Miller summarizes our field’s efforts to figure this out thusly: We started by looking at our treatment models, hoping to build better techniques to reach better outcomes. This is where many training programs still live: We teach manualized, empirically-supported treatments in hopes that it will make for the most effective therapists. Except it doesn’t; the models formalize and standardize our work, but they don’t make us any more effective, according to outcome studies.
So we then moved to looking at common factors, those things that work across all theoretical models. But teaching common factors doesn’t seem to make us more effective, nor does it relieve the need to know specific models, since it is through those models that the common factors work. (My good friend Sean Davis has the leading text on common factors in couple and family therapy, and in it he makes the same point.)
So the focus then shifted to the study of outcomes rather than methods, and what we found was that some therapists consistently achieve better outcomes than their peers. That has moved the field into a close examination of excellence and expertise.

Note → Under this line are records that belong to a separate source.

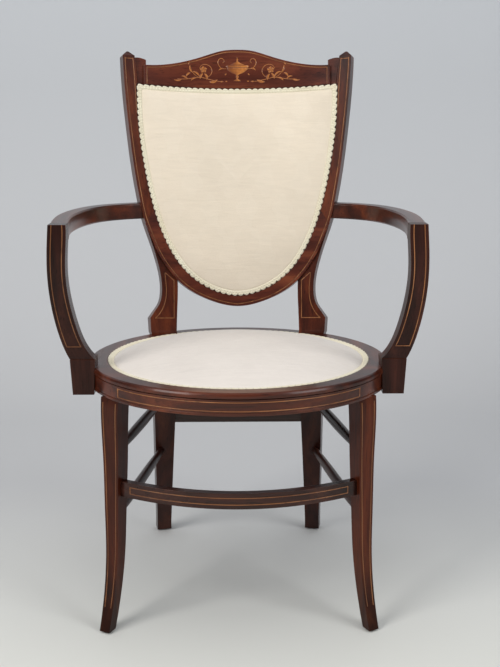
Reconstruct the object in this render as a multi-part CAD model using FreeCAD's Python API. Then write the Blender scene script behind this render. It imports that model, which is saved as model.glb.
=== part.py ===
import FreeCAD, Part

import math
import os

# Shield back elbow chair, in millimetres, +Z up, the sitter facing -Y.
# Every piece is first placed about the centre of the oval seat frame; at the
# end the whole chair is moved so that its bounding box stands centred on the origin.

# Seat frame
SEAT_WIDTH = 494.0            # overall width of the oval seat frame
SEAT_DEPTH = 460.0            # overall depth of the oval seat frame
SEAT_TOP = 425.0              # height of the show-wood rim
RAIL_HEIGHT = 35.0            # depth of the seat rails
RAIL_WIDTH = 48.0             # thickness of the seat rails in plan
RIM_HEIGHT = 8.5              # rounded moulding along the top
RIM_ROUND = 4.2
QUIRK_HEIGHT = 2.0            # dark groove under the rim
QUIRK_DEPTH = 3.0
FOOT_BEAD_HEIGHT = 4.0        # plain fillet along the bottom
FOOT_BEAD_PROUD = 1.2
RIM_SIDES = 30.0              # width of polished rim beside the cushion
RIM_ENDS = 25.0               # and in front of it and behind it
TACKING_REBATE = 3.2          # depth of the rebate that the upholstery lies in
FRONT_JOINT_ANGLE = -15.0     # place of the joint hidden behind the arm support
RAIL_TENON_THICK = 8.0        # loose tenons across the joints of the seat frame
RAIL_TENON_LENGTH = 40.0
RAIL_TENON_HEIGHT = 18.0
REAR_TENON_INSET = 7.0        # from the rail's inner face, clear of the rear leg
GLUE_BLOCK_LENGTH = 60.0
GLUE_BLOCK_THICK = 20.0
GLUE_BLOCK_HEIGHT = 24.0
SCREW_RADIUS = 2.0
SCREW_HEAD_RADIUS = 4.0
SCREW_HEAD_HEIGHT = 2.5

# Back frame. Outlines are drawn on its concave front face: x across, w up the slope.
BACK_SETBACK = 165.0          # from the seat centre to the back's plane at BACK_DATUM
BACK_DATUM = 430.0
BACK_LEAN = 11.3              # degrees
BACK_RADIUS = 650.0           # curve of the back in plan
BACK_HOLLOW = 12.0            # how far the middle lies behind the back's plane
STILE_TOP = 497.0
STILE_OUTER_TOP = 204.5
STILE_INNER_TOP = 184.0
STILE_CAP_RISE = 9.0
STILE_THICK_TOP = 24.0
STILE_THICK_FOOT = 34.0
UPRIGHT_RECESS = 4.0          # lower upright's face behind the shield's face
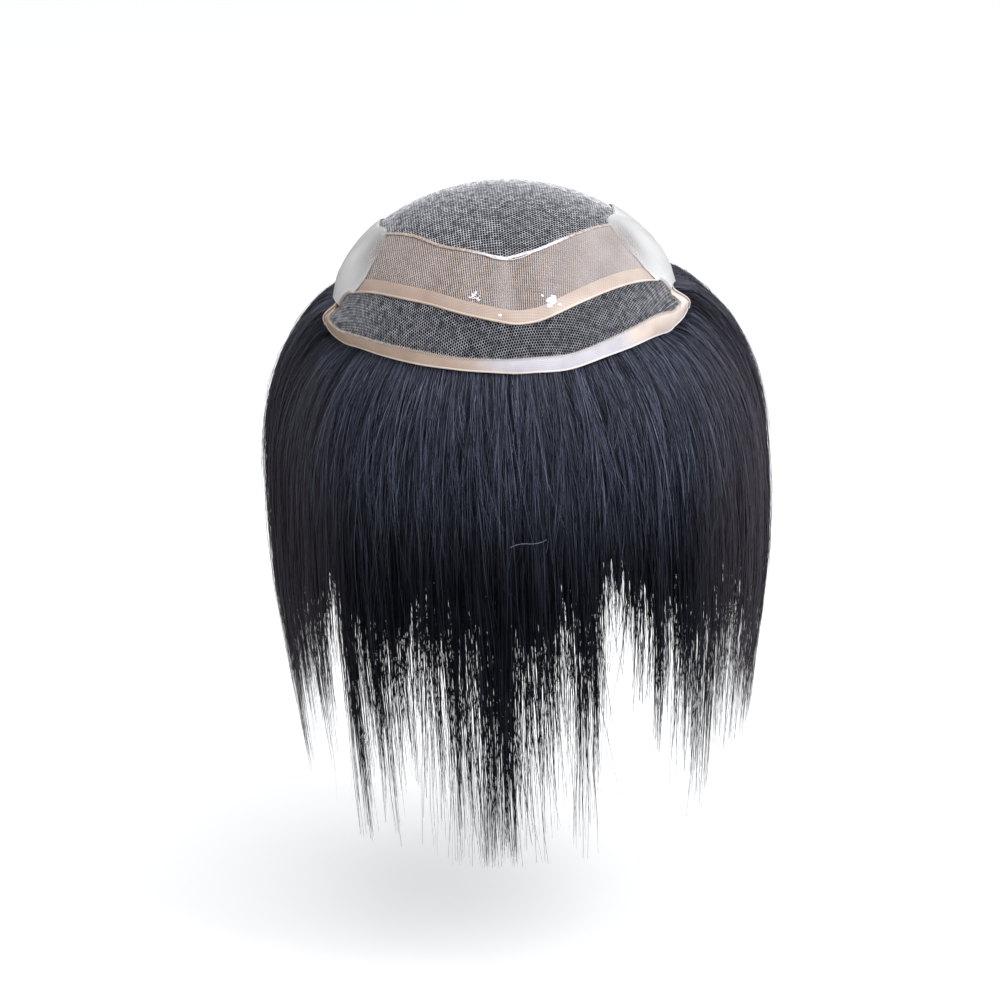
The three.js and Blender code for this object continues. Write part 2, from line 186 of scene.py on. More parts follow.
def swept(lines: list[Array], normals: list[Array], radius: float, sides: int = 3) -> Shape:
    """Threads along lines, each a capped tube.

    Args:
        lines: The points of each thread's middle.
        normals: For each point, the way out of the cloth.
        radius: Half the thickness of a thread.
        sides: How many faces go round it.
    """
    groups: dict[int, list[int]] = {}
    for number, line in enumerate(lines):
        groups.setdefault(len(line), []).append(number)
    turns = np.arange(sides) * 2 * np.pi / sides
    shapes = []
    for length, numbers in groups.items():
        path = np.stack([lines[i] for i in numbers])
        ahead = unit(np.gradient(path, axis=1))
        across = unit(np.cross(ahead, np.stack([normals[i] for i in numbers])))
        over = np.cross(across, ahead)
        ring = over[:, :, None] * np.cos(turns)[:, None] + across[:, :, None] * np.sin(turns)[:, None]
        points = path[:, :, None] + radius * ring
        number = np.arange(len(numbers) * length * sides).reshape(len(numbers), length, sides)
        turned = np.roll(number, -1, axis=2)
        walls = np.stack([number[:, :-1], turned[:, :-1], turned[:, 1:], number[:, 1:]], -1).reshape(-1, 4)
        caps = [
            np.stack([end[:, 0], end[:, second], end[:, third]], -1)
            for first in range(1, sides - 1)
            for end, second, third in ((number[:, 0], first + 1, first), (number[:, -1], first, first + 1))
        ]
        shapes.append(Shape(points.reshape(-1, 3), np.concatenate([quads(walls), *caps])).outward())
    return Shape.joined(shapes)


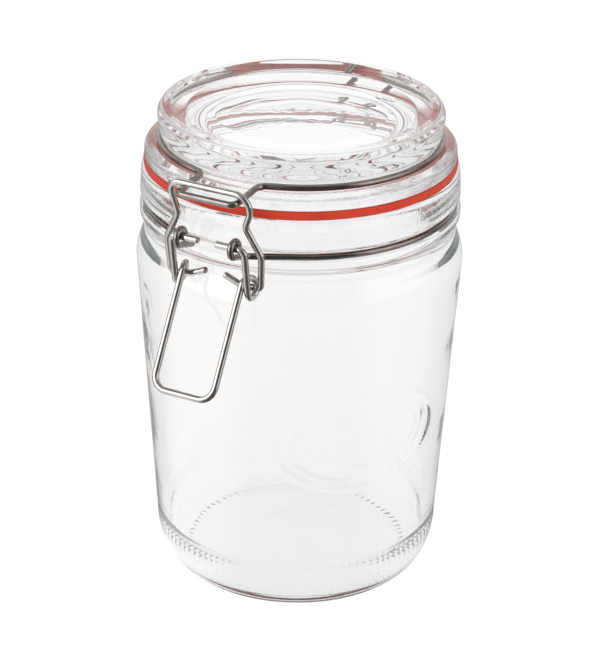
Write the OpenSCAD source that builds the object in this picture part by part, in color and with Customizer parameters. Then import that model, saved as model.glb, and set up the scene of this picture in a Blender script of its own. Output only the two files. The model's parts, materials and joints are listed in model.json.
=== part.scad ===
// Clip-top glass storage jar: glass jar and lid, rubber gasket and a four-wire bail closure.
// Millimetres. Z is the jar's axis, the origin is the middle of the base, the clasp is at -Y
// and the lid's hinge is at +Y. Everything is drawn closed, as the jar stands on a shelf.

/* [Jar body] */
// Radius of the flat that the jar stands on
base_r = 38.3; // [34:0.1:42]
// Width of the rounded heel, from the flat to the wall
heel_w = 10.7; // [6:0.1:13]
// Height of the rounded heel
heel_h = 19.3; // [12:0.1:24]
// How much the wall widens from the heel to the shoulder, on the radius
wall_flare = 6; // [0:0.1:8]
// Height of the wall's top, where the shoulder begins
shoulder_z = 115; // [80:1:160]
// Height of the neck, from the shoulder to the sealing face
neck_h = 32.5; // [30:0.5:40]
// Thickness of the glass wall
wall_t = 3.3; // [2.5:0.1:5]
// Thickness of the glass floor
floor_t = 5; // [3:0.1:9]
// Radius inside the mouth
mouth_r = 42.6; // [38:0.1:44]
// Depth of the neck ring's groove, below the band over it
neck_groove_depth = 3.1; // [2.5:0.1:3.5]

/* [Glass lid] */
// Radius of the lid's flange
flange_r = 52.1; // [50:0.1:54]
// Height of the flange's straight edge
flange_t = 3.6; // [2.5:0.1:5]
// Height of the raised rim above the flange's underside
rim_h = 17.2; // [15:0.1:22]
// Radius of the rim at its widest
rim_r = 47.7; // [46.5:0.1:48.5]
// Radius of the recess's flat floor
recess_r = 28.7; // [24:0.1:32]
// Depth of the recess below the rim's crest
recess_depth = 3.1; // [2:0.1:5]
// Thickness of the glass in the middle of the lid
lid_t = 4.2; // [3:0.1:6]
// How far the domed underside falls from the middle to the plug
dome_fall = 5.1; // [2:0.1:6]
// How far the lid's plug reaches below the flange
plug_depth = 3.6; // [2:0.1:5]
// Gap on the radius between the plug and the mouth
plug_gap = 0.7; // [0.4:0.1:2]

/* [Gasket] */
// Outer radius of the rubber gasket
gasket_r = 52.5; // [51:0.1:54]
// Thickness of the gasket
gasket_t = 3; // [2:0.1:4]
// Gap on the radius between the gasket and the plug
gasket_gap = 1.5; // [0.5:0.1:3]

/* [Wires] */
// Diameter of the wire in the neck ring, the lid ring and the clasp
wire_d = 2.2; // [1.6:0.1:2.4]
// Diameter of the lever's wire
lever_d = 2.3; // [1.8:0.1:2.5]
// Smallest bend radius, on the wire's centre line
bend_r = 2.3; // [2.2:0.1:2.8]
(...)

The findings there are striking, and I can’t do them full justice here — I’ll address the training issues in more detail in a future post. But the short version is this: We don’t spend a ton of time training students to do the things that actually seem to make them better therapists (“better” here meaning more effective). Miller cited a vast literature identifying deliberate practice — not just more hours seeing clients, but significant time focused on reviewing weaknesses in those sessions while not actively in them and then taking action to address those weaknesses — as the key task in making people more effective. What I hear in my therapy-teacher framework: We need to be doing a lot more videotaping.